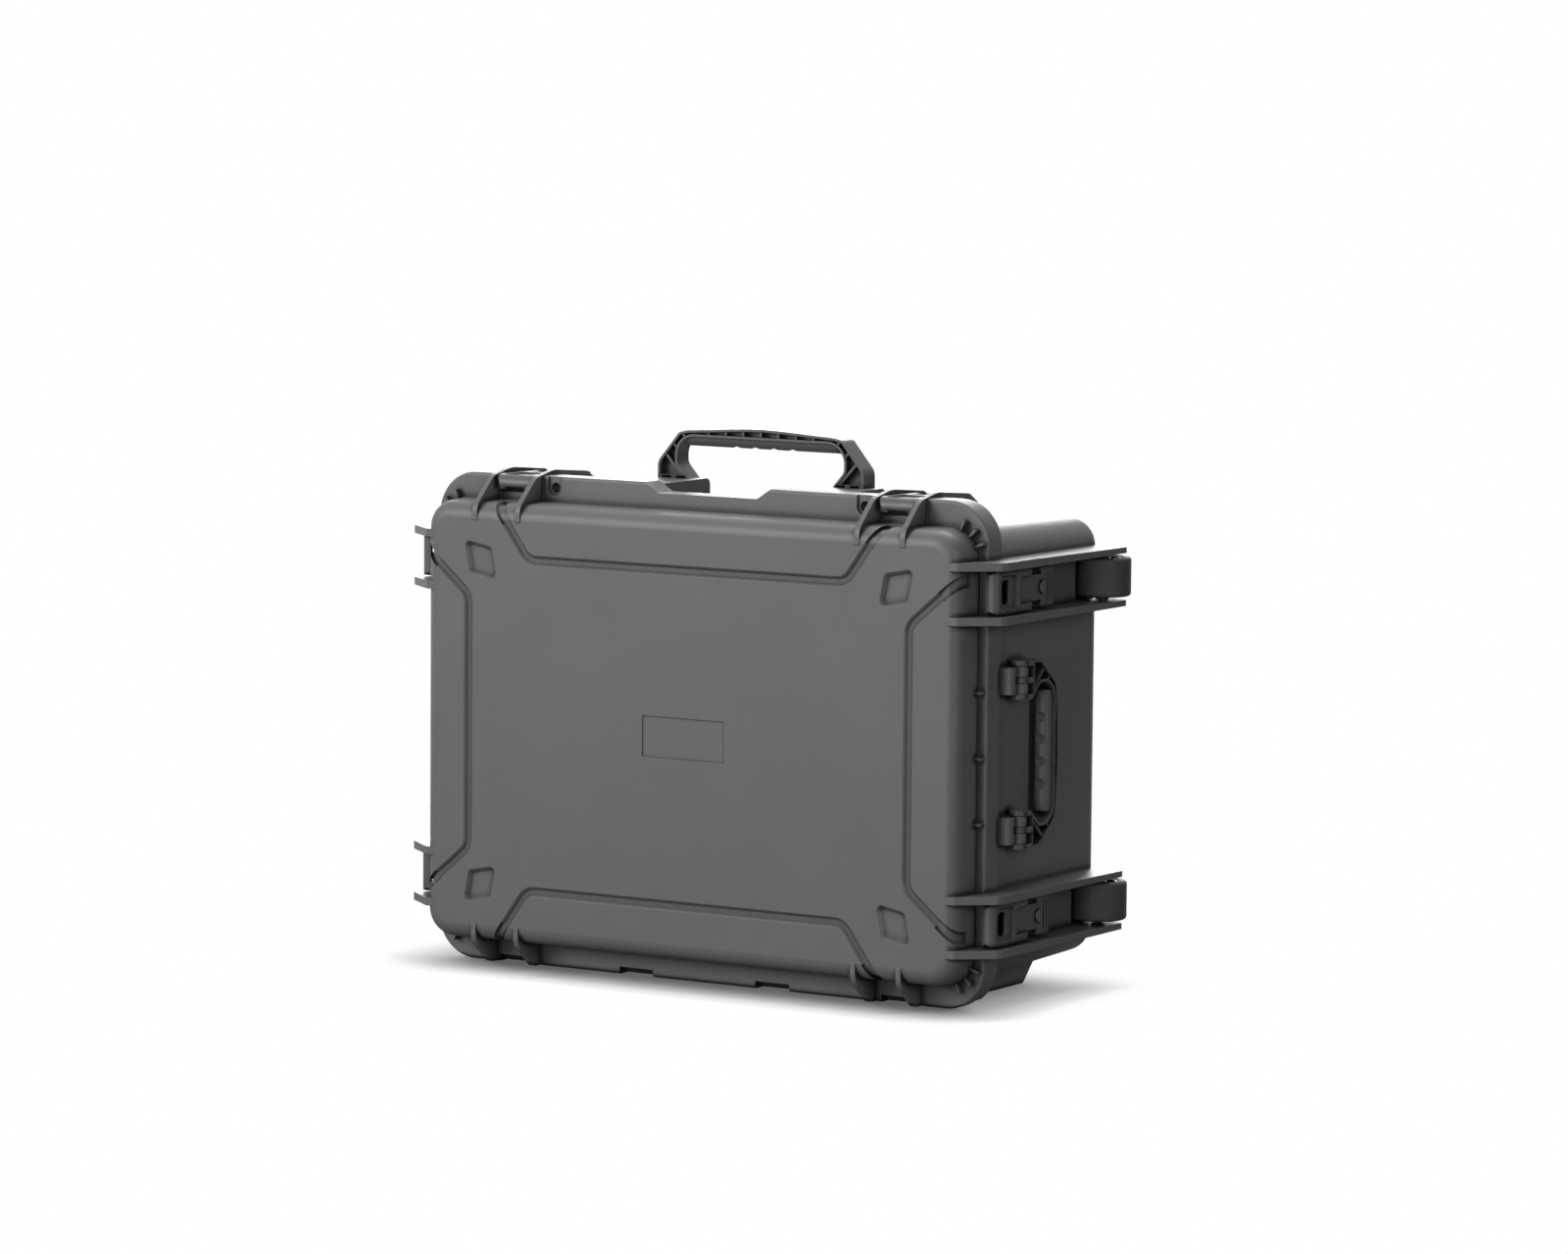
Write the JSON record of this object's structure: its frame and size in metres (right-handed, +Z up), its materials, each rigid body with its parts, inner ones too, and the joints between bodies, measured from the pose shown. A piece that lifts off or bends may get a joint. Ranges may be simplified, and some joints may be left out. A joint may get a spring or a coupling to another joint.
{
  "type": "wheeled hard case",
  "caption": "Wheeled hard case for carrying laptops, with a hinged lid, latches, folding grip handles, a telescopic pull handle and a foam lining.",
  "frame": {"origin": "on the floor that the case stands on, at the middle of its width, in the plane where lid and base meet", "axes": "+X to the side with the wheels, +Y from the lid to the rear of the base, +Z up"},
  "size_m": [0.616, 0.2466, 0.4773],
  "materials": {
    "shell_polymer": "satin",
    "latch_polymer": "satin",
    "button_polymer": "satin",
    "handle_polymer": "satin",
    "wheel_polymer": "satin",
    "tyre_rubber": "satin",
    "seal_rubber": "matte",
    "foam": "matte",
    "rail_aluminium": "satin",
    "steel": "satin"
  },
  "bodies": {
    "base": {"base_shell": "shell_polymer", "wheel_axles": "steel", "latch_pivot_pins": "steel", "top_handle_pins": "steel", "side_handle_pins": "steel", "foam_frame": "foam", "foam_floor": "foam", "pull_rails_fixed": "rail_aluminium", "pull_rail_spacers": "handle_polymer", "pull_rail_covers": "handle_polymer", "cover_screws": "steel"},
    "lid": {"lid_shell": "shell_polymer", "lid_seal": "seal_rubber", "hinge_pins": "steel", "foam_lid": "foam"},
    "lever_top_left": {"latch_lever_top_left": "latch_polymer"},
    "claw_top_left": {"latch_claw_top_left": "latch_polymer", "latch_link_pin_top_left": "steel"},
    "button_top_left": {"latch_button_top_left": "button_polymer"},
    "lever_top_right": {"latch_lever_top_right": "latch_polymer"},
    "claw_top_right": {"latch_claw_top_right": "latch_polymer", "latch_link_pin_top_right": "steel"},
    "button_top_right": {"latch_button_top_right": "button_polymer"},
    "lever_right_upper": {"latch_lever_right_upper": "latch_polymer"},
    "claw_right_upper": {"latch_claw_right_upper": "latch_polymer", "latch_link_pin_right_upper": "steel"},
    "button_right_upper": {"latch_button_right_upper": "button_polymer"},
    "lever_right_lower": {"latch_lever_right_lower": "latch_polymer"},
    "claw_right_lower": {"latch_claw_right_lower": "latch_polymer", "latch_link_pin_right_lower": "steel"},
    "button_right_lower": {"latch_button_right_lower": "button_polymer"},
    "lever_left_upper": {"latch_lever_left_upper": "latch_polymer"},
    "claw_left_upper": {"latch_claw_left_upper": "latch_polymer", "latch_link_pin_left_upper": "steel"},
    "button_left_upper": {"latch_button_left_upper": "button_polymer"},
    "lever_left_lower": {"latch_lever_left_lower": "latch_polymer"},
    "claw_left_lower": {"latch_claw_left_lower": "latch_polymer", "latch_link_pin_left_lower": "steel"},
    "button_left_lower": {"latch_button_left_lower": "button_polymer"},
    "top_handle": {"top_handle": "handle_polymer"},
    "side_handle": {"side_handle": "handle_polymer"},
    "wheel_upper": {"wheel_hub_upper": "wheel_polymer", "wheel_tyre_upper": "tyre_rubber"},
    "wheel_lower": {"wheel_hub_lower": "wheel_polymer", "wheel_tyre_lower": "tyre_rubber"},
    "pull_middle": {"pull_rails_middle": "rail_aluminium"},
    "pull_handle": {"pull_rails_inner": "rail_aluminium", "pull_grip": "handle_polymer"},
    "pull_release": {"pull_release_button": "handle_polymer"}
  },
  "joints": [
    {"name": "lid_hinge", "type": "hinge", "parent": "base", "child": "lid", "pos_m": [0, 0, 0.006], "axis": [1, 0, 0], "range_deg": [0, 100]},
    {"name": "lever_top_left", "type": "hinge", "parent": "base", "child": "lever_top_left", "pos_m": [-0.1955, 0.02, 0.4227], "axis": [1, 0, 0], "range_deg": [0, 90]},
    {"name": "claw_top_left", "type": "hinge", "parent": "lever_top_left", "child": "claw_top_left", "pos_m": [-0.1955, 0.037, 0.4287], "axis": [1, 0, 0], "range_deg": [-120, 0]},
    {"name": "button_top_left", "type": "slide", "parent": "lever_top_left", "child": "button_top_left", "axis": [0, 0, -1], "range_m": [0, 0.002], "stiffness_N_per_m": 400, "springref_m": -0.0005},
    {"name": "lever_top_right", "type": "hinge", "parent": "base", "child": "lever_top_right", "pos_m": [0.1955, 0.02, 0.4227], "axis": [1, 0, 0], "range_deg": [0, 90]},
    {"name": "claw_top_right", "type": "hinge", "parent": "lever_top_right", "child": "claw_top_right", "pos_m": [0.1955, 0.037, 0.4287], "axis": [1, 0, 0], "range_deg": [-120, 0]},
    {"name": "button_top_right", "type": "slide", "parent": "lever_top_right", "child": "button_top_right", "axis": [0, 0, -1], "range_m": [0, 0.002], "stiffness_N_per_m": 400, "springref_m": -0.0005},
    {"name": "lever_right_upper", "type": "hinge", "parent": "base", "child": "lever_right_upper", "pos_m": [0.2835, 0.02, 0.3582], "axis": [0, 0, -1], "range_deg": [0, 90]},
    {"name": "claw_right_upper", "type": "hinge", "parent": "lever_right_upper", "child": "claw_right_upper", "pos_m": [0.2895, 0.037, 0.3582], "axis": [0, 0, -1], "range_deg": [-120, 0]},
    {"name": "button_right_upper", "type": "slide", "parent": "lever_right_upper", "child": "button_right_upper", "axis": [-1, 0, 0], "range_m": [0, 0.002], "stiffness_N_per_m": 400, "springref_m": -0.0005},
    {"name": "lever_right_lower", "type": "hinge", "parent": "base", "child": "lever_right_lower", "pos_m": [0.2835, 0.02, 0.0758], "axis": [0, 0, -1], "range_deg": [0, 90]},
    {"name": "claw_right_lower", "type": "hinge", "parent": "lever_right_lower", "child": "claw_right_lower", "pos_m": [0.2895, 0.037, 0.0758], "axis": [0, 0, -1], "range_deg": [-120, 0]},
    {"name": "button_right_lower", "type": "slide", "parent": "lever_right_lower", "child": "button_right_lower", "axis": [-1, 0, 0], "range_m": [0, 0.002], "stiffness_N_per_m": 400, "springref_m": -0.0005},
    {"name": "lever_left_upper", "type": "hinge", "parent": "base", "child": "lever_left_upper", "pos_m": [-0.2835, 0.02, 0.3582], "axis": [0, 0, 1], "range_deg": [0, 90]},
    {"name": "claw_left_upper", "type": "hinge", "parent": "lever_left_upper", "child": "claw_left_upper", "pos_m": [-0.2895, 0.037, 0.3582], "axis": [0, 0, 1], "range_deg": [-120, 0]},
    {"name": "button_left_upper", "type": "slide", "parent": "lever_left_upper", "child": "button_left_upper", "axis": [1, 0, 0], "range_m": [0, 0.002], "stiffness_N_per_m": 400, "springref_m": -0.0005},
    {"name": "lever_left_lower", "type": "hinge", "parent": "base", "child": "lever_left_lower", "pos_m": [-0.2835, 0.02, 0.0758], "axis": [0, 0, 1], "range_deg": [0, 90]},
    {"name": "claw_left_lower", "type": "hinge", "parent": "lever_left_lower", "child": "claw_left_lower", "pos_m": [-0.2895, 0.037, 0.0758], "axis": [0, 0, 1], "range_deg": [-120, 0]},
    {"name": "button_left_lower", "type": "slide", "parent": "lever_left_lower", "child": "button_left_lower", "axis": [1, 0, 0], "range_m": [0, 0.002], "stiffness_N_per_m": 400, "springref_m": -0.0005},
    {"name": "top_handle", "type": "hinge", "parent": "base", "child": "top_handle", "pos_m": [0, 0.082, 0.424], "axis": [-1, 0, 0], "range_deg": [0, 90]},
    {"name": "side_handle", "type": "hinge", "parent": "base", "child": "side_handle", "pos_m": [0.2883, 0.029, 0.217], "axis": [0, 0, -1], "range_deg": [0, 90]},
    {"name": "wheel_upper", "type": "hinge", "parent": "base", "child": "wheel_upper", "pos_m": [0.288, 0.172, 0.3582], "axis": [0, 0, 1], "continuous": true},
    {"name": "wheel_lower", "type": "hinge", "parent": "base", "child": "wheel_lower", "pos_m": [0.288, 0.172, 0.0758], "axis": [0, 0, 1], "continuous": true},
    {"name": "pull_middle", "type": "slide", "parent": "base", "child": "pull_middle", "axis": [-1, 0, 0], "range_m": [0, 0.275]},
    {"name": "pull_handle", "type": "slide", "parent": "pull_middle", "child": "pull_handle", "axis": [-1, 0, 0], "range_m": [0, 0.245]},
    {"name": "pull_release", "type": "slide", "parent": "pull_handle", "child": "pull_release", "axis": [1, 0, 0], "range_m": [0, 0.004], "stiffness_N_per_m": 600, "springref_m": -0.0005}
  ],
  "couplings": [
    {"joint": "claw_top_left", "follows": "lever_top_left", "ratio": -1.33},
    {"joint": "claw_top_right", "follows": "lever_top_right", "ratio": -1.33},
    {"joint": "claw_right_upper", "follows": "lever_right_upper", "ratio": -1.33},
    {"joint": "claw_right_lower", "follows": "lever_right_lower", "ratio": -1.33},
    {"joint": "claw_left_upper", "follows": "lever_left_upper", "ratio": -1.33},
    {"joint": "claw_left_lower", "follows": "lever_left_lower", "ratio": -1.33}
  ]
}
•••
Copy out every line from the material above in which the word "bodies" appears.

Task response.
Write the JSON record of this object's structure: its frame and size in metres (right-handed, +Z up), its materials, each rigid body with its parts, inner ones too, and the joints between bodies, measured from the pose shown. A piece that lifts off or bends may get a joint. Ranges may be simplified, and some joints may be left out. A joint may get a spring or a coupling to another joint.
  "bodies": {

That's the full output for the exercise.